Given request: The entries below contain a line with "the boot's box." and a line with "# ---- The camera, the". Quote exactly those two lines and all lines between them.
** START Supplied records **
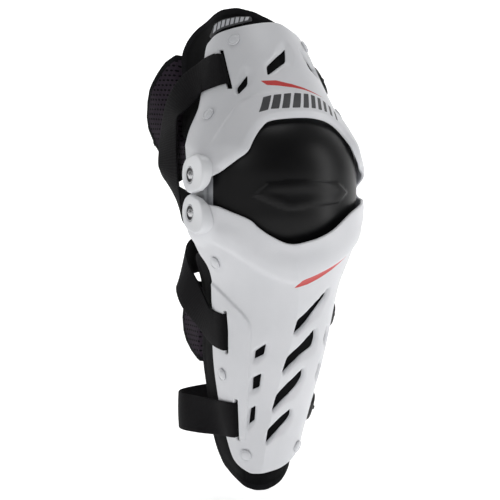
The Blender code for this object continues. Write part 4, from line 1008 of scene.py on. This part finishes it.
** END Supplied records **
** START Supplied records **
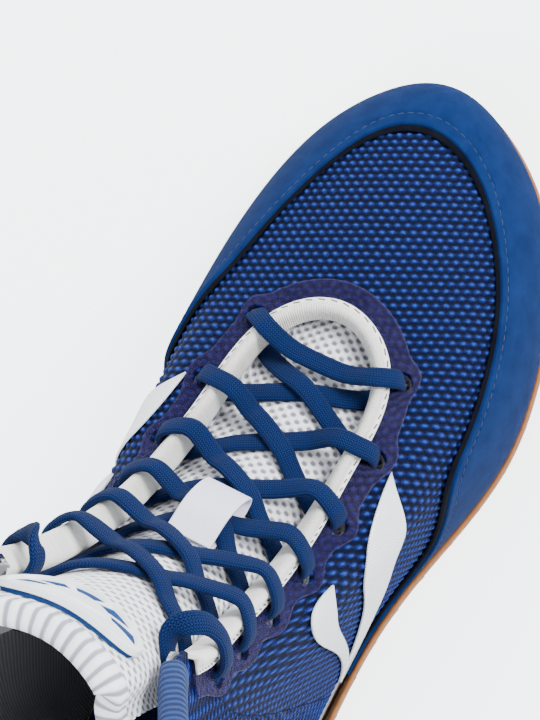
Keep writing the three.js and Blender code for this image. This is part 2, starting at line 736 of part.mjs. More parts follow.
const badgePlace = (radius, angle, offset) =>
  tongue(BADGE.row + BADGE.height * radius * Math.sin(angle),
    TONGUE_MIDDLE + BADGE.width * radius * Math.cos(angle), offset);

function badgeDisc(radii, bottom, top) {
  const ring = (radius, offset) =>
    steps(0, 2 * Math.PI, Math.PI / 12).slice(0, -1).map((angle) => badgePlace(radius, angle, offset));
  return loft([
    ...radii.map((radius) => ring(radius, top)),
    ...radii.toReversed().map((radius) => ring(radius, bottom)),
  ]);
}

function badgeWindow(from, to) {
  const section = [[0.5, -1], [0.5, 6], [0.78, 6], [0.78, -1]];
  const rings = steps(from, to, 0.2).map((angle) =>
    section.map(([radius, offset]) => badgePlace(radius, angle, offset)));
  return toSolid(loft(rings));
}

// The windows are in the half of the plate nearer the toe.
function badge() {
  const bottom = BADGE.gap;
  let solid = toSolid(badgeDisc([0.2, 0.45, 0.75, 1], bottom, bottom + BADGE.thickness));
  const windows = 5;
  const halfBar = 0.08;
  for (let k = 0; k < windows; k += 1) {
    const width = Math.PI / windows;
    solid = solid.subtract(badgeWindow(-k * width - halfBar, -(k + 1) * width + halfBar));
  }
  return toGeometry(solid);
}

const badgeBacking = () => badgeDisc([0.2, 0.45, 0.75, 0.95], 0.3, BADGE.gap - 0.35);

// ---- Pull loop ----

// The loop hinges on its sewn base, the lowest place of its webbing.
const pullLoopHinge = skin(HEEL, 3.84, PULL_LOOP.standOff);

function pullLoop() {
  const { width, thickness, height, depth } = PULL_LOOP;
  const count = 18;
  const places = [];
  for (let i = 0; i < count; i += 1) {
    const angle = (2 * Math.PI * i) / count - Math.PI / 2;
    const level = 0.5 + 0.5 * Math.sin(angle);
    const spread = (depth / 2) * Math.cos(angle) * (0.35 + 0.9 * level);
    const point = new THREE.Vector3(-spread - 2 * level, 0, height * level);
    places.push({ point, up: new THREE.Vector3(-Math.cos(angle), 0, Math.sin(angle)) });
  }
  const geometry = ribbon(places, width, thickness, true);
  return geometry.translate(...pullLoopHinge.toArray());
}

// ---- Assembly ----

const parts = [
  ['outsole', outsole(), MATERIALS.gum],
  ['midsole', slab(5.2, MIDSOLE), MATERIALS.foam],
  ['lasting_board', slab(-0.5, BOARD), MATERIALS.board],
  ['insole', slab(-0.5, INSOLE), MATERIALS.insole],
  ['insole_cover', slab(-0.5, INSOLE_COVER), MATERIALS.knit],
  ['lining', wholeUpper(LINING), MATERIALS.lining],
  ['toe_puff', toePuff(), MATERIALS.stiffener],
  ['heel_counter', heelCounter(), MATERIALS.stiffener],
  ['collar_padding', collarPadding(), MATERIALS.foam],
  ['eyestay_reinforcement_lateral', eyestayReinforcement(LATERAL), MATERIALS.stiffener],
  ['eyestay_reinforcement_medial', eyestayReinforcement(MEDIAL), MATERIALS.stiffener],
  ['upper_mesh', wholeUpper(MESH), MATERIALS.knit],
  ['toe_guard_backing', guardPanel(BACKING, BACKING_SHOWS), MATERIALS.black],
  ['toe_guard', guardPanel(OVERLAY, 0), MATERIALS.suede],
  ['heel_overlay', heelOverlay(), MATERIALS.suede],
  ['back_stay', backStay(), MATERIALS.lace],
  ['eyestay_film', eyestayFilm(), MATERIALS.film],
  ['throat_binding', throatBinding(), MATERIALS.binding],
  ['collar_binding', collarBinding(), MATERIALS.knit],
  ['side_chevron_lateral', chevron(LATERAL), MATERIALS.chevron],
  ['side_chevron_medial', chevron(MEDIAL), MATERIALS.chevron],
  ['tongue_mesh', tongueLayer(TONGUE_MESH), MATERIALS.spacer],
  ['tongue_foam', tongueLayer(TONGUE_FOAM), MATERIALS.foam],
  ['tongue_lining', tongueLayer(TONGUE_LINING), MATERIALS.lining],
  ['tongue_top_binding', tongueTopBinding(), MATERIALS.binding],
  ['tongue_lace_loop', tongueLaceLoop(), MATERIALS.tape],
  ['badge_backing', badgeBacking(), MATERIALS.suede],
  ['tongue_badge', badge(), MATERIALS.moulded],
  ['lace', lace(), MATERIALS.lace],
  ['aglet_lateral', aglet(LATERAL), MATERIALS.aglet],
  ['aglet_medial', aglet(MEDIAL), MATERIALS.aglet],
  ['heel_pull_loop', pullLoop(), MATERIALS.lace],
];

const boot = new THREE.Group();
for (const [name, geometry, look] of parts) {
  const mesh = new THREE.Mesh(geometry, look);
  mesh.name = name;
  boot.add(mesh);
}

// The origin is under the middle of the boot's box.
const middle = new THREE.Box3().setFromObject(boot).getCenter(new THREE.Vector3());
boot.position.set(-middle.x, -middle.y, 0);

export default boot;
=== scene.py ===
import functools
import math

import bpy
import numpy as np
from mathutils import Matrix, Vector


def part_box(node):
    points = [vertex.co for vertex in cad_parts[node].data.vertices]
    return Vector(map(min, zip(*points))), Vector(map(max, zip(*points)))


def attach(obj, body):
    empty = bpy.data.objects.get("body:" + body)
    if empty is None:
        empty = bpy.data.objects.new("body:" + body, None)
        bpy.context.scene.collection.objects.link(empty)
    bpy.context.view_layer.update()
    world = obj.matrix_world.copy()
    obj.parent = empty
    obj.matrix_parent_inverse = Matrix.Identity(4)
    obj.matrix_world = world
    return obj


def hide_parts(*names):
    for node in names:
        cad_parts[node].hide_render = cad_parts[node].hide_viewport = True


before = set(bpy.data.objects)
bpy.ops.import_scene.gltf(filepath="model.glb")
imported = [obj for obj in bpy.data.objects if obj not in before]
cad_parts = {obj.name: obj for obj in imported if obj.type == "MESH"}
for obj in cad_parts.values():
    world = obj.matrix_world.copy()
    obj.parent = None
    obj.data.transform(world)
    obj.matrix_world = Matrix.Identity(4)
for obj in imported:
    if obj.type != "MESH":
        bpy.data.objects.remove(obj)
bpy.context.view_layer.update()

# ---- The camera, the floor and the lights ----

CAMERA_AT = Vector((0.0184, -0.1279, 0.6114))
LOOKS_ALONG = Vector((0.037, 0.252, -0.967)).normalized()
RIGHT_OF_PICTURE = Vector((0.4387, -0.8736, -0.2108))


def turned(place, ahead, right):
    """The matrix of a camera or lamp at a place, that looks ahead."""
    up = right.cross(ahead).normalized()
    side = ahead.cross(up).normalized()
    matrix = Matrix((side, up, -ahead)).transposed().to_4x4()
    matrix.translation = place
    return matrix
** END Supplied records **
** START Supplied records **
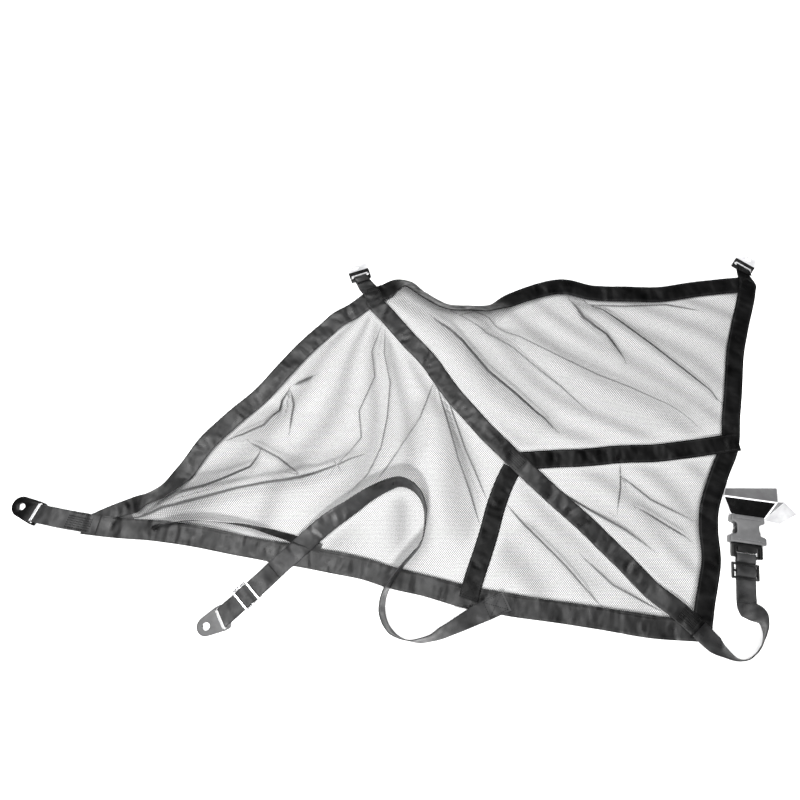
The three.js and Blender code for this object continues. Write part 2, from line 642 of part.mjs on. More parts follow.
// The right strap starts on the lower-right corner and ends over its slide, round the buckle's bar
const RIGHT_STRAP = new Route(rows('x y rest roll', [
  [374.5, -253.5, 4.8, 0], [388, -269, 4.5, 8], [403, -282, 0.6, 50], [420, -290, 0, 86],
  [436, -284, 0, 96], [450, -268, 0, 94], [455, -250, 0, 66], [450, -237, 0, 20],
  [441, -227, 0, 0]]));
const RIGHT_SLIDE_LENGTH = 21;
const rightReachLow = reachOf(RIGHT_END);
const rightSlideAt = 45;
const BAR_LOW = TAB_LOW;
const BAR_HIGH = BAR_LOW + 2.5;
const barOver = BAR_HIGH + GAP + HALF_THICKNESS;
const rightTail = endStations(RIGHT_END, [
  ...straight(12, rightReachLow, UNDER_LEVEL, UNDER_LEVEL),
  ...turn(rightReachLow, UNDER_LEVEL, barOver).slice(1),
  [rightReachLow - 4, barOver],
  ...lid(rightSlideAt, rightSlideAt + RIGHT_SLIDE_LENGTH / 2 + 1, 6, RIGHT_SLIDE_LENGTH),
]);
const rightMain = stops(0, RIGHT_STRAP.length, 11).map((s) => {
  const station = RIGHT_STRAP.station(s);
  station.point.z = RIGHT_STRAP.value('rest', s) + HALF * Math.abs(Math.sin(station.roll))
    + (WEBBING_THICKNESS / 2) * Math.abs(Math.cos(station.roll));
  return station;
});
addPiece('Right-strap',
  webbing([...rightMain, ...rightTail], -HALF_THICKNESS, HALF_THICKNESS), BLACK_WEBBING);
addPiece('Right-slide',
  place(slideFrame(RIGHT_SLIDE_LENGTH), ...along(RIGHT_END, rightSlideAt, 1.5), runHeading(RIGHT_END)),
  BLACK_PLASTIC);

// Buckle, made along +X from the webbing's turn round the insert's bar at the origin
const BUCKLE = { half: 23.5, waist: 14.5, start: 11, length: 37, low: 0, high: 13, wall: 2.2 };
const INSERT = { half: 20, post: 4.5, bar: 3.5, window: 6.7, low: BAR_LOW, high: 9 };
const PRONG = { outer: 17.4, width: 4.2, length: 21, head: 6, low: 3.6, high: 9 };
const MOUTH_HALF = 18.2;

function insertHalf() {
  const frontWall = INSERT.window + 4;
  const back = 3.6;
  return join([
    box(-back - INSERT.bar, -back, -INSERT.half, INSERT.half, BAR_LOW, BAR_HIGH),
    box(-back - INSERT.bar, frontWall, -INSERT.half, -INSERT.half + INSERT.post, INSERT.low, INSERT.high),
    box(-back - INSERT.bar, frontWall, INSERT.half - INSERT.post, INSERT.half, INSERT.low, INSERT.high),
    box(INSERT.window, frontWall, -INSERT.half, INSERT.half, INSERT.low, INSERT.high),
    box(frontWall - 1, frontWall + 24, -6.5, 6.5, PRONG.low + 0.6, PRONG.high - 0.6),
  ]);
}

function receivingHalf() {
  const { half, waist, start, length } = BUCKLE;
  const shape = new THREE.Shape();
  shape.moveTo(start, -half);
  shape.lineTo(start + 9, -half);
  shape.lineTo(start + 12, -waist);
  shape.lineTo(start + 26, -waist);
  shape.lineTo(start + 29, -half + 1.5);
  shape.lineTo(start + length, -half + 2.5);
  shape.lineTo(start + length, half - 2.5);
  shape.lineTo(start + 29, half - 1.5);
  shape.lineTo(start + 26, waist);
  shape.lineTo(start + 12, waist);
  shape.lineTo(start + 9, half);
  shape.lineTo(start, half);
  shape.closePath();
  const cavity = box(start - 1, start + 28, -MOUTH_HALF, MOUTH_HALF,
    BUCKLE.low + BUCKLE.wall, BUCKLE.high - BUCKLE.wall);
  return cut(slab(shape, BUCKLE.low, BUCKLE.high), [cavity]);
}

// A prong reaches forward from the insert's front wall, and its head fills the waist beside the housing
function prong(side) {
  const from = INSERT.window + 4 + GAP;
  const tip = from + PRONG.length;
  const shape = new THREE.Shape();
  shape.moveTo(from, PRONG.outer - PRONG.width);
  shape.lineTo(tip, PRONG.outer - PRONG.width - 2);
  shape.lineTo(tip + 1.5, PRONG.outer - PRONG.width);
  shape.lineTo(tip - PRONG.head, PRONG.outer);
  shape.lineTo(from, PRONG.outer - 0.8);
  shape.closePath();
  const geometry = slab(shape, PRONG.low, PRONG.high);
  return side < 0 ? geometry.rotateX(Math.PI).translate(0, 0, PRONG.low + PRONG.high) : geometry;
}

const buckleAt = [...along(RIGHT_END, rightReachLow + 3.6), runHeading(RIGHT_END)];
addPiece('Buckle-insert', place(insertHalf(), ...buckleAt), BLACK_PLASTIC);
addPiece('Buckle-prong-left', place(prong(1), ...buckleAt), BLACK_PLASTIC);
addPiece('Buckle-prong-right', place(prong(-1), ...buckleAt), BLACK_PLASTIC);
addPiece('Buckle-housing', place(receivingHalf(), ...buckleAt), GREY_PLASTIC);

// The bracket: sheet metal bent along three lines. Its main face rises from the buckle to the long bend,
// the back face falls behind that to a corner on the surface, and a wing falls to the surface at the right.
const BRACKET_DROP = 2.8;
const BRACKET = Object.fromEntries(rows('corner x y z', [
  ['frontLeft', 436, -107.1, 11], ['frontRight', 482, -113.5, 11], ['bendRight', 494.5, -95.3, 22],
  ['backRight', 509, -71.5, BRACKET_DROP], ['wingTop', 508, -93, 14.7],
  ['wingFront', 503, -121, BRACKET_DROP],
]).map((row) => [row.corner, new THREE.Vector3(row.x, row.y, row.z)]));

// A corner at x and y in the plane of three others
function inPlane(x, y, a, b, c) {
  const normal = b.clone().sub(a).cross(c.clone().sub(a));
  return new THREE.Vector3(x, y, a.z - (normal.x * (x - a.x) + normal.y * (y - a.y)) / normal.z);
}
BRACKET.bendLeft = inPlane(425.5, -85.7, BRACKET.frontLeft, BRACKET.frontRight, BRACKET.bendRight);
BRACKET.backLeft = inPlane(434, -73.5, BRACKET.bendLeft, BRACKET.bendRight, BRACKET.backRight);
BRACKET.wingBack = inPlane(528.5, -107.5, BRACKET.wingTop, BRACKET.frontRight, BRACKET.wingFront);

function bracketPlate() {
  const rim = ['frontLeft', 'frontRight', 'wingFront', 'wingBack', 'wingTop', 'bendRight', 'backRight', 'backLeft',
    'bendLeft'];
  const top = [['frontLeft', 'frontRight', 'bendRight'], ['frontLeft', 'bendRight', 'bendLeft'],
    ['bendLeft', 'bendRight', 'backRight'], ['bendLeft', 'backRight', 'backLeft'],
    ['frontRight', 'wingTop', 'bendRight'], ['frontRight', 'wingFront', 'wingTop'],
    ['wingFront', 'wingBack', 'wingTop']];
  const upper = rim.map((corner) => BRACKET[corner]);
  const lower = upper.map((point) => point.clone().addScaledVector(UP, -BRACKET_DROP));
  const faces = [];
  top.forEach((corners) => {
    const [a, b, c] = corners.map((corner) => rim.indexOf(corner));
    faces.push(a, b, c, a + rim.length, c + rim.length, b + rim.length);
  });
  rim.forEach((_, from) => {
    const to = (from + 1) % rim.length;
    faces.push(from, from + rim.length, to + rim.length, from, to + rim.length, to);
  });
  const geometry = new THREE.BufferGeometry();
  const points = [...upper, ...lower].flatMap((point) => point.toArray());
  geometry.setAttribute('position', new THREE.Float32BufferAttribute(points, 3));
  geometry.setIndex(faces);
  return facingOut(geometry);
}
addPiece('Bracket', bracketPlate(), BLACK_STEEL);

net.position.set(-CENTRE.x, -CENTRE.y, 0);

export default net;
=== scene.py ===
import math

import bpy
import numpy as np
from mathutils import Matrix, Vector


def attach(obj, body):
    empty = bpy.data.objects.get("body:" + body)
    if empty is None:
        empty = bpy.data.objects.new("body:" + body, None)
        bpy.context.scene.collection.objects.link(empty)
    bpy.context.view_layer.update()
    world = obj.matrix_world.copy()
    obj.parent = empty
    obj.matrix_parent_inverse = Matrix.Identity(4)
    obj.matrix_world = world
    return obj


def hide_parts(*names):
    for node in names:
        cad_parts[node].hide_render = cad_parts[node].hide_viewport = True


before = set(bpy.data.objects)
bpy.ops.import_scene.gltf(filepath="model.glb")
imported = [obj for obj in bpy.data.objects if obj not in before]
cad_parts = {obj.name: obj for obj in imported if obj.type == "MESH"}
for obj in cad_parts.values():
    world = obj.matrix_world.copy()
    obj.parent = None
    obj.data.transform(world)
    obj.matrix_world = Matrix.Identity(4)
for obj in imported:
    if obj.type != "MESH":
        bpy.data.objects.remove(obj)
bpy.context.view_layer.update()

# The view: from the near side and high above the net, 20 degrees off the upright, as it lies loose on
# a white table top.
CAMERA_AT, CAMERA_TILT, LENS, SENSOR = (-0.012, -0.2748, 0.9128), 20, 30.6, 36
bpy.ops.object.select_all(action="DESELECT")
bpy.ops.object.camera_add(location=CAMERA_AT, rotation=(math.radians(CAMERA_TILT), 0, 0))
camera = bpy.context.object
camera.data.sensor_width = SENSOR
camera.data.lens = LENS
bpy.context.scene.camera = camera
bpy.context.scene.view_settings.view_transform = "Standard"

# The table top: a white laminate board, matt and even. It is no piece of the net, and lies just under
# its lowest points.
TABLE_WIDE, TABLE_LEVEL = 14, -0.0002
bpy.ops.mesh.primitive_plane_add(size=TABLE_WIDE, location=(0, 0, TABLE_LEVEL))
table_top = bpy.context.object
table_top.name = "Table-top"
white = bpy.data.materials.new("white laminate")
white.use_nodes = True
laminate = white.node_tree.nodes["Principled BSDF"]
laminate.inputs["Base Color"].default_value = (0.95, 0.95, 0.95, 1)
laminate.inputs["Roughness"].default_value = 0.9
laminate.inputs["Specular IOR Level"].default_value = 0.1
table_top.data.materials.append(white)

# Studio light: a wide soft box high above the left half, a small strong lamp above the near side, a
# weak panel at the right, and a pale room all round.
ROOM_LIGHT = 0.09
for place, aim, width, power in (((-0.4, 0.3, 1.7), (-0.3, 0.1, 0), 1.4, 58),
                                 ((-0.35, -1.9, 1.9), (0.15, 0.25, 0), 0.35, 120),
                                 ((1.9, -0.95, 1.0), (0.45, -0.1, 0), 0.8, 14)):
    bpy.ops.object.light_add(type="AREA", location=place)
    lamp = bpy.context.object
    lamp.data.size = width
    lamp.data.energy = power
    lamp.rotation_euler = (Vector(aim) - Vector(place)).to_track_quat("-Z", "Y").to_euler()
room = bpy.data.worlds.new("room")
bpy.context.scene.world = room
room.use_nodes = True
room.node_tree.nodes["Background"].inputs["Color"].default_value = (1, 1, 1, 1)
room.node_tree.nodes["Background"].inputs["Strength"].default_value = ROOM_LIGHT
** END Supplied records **
Response to the exercise:
// The origin is under the middle of the boot's box.
const middle = new THREE.Box3().setFromObject(boot).getCenter(new THREE.Vector3());
boot.position.set(-middle.x, -middle.y, 0);

export default boot;
=== scene.py ===
import functools
import math

import bpy
import numpy as np
from mathutils import Matrix, Vector


def part_box(node):
    points = [vertex.co for vertex in cad_parts[node].data.vertices]
    return Vector(map(min, zip(*points))), Vector(map(max, zip(*points)))


def attach(obj, body):
    empty = bpy.data.objects.get("body:" + body)
    if empty is None:
        empty = bpy.data.objects.new("body:" + body, None)
        bpy.context.scene.collection.objects.link(empty)
    bpy.context.view_layer.update()
    world = obj.matrix_world.copy()
    obj.parent = empty
    obj.matrix_parent_inverse = Matrix.Identity(4)
    obj.matrix_world = world
    return obj


def hide_parts(*names):
    for node in names:
        cad_parts[node].hide_render = cad_parts[node].hide_viewport = True


before = set(bpy.data.objects)
bpy.ops.import_scene.gltf(filepath="model.glb")
imported = [obj for obj in bpy.data.objects if obj not in before]
cad_parts = {obj.name: obj for obj in imported if obj.type == "MESH"}
for obj in cad_parts.values():
    world = obj.matrix_world.copy()
    obj.parent = None
    obj.data.transform(world)
    obj.matrix_world = Matrix.Identity(4)
for obj in imported:
    if obj.type != "MESH":
        bpy.data.objects.remove(obj)
bpy.context.view_layer.update()

# ---- The camera, the floor and the lights ----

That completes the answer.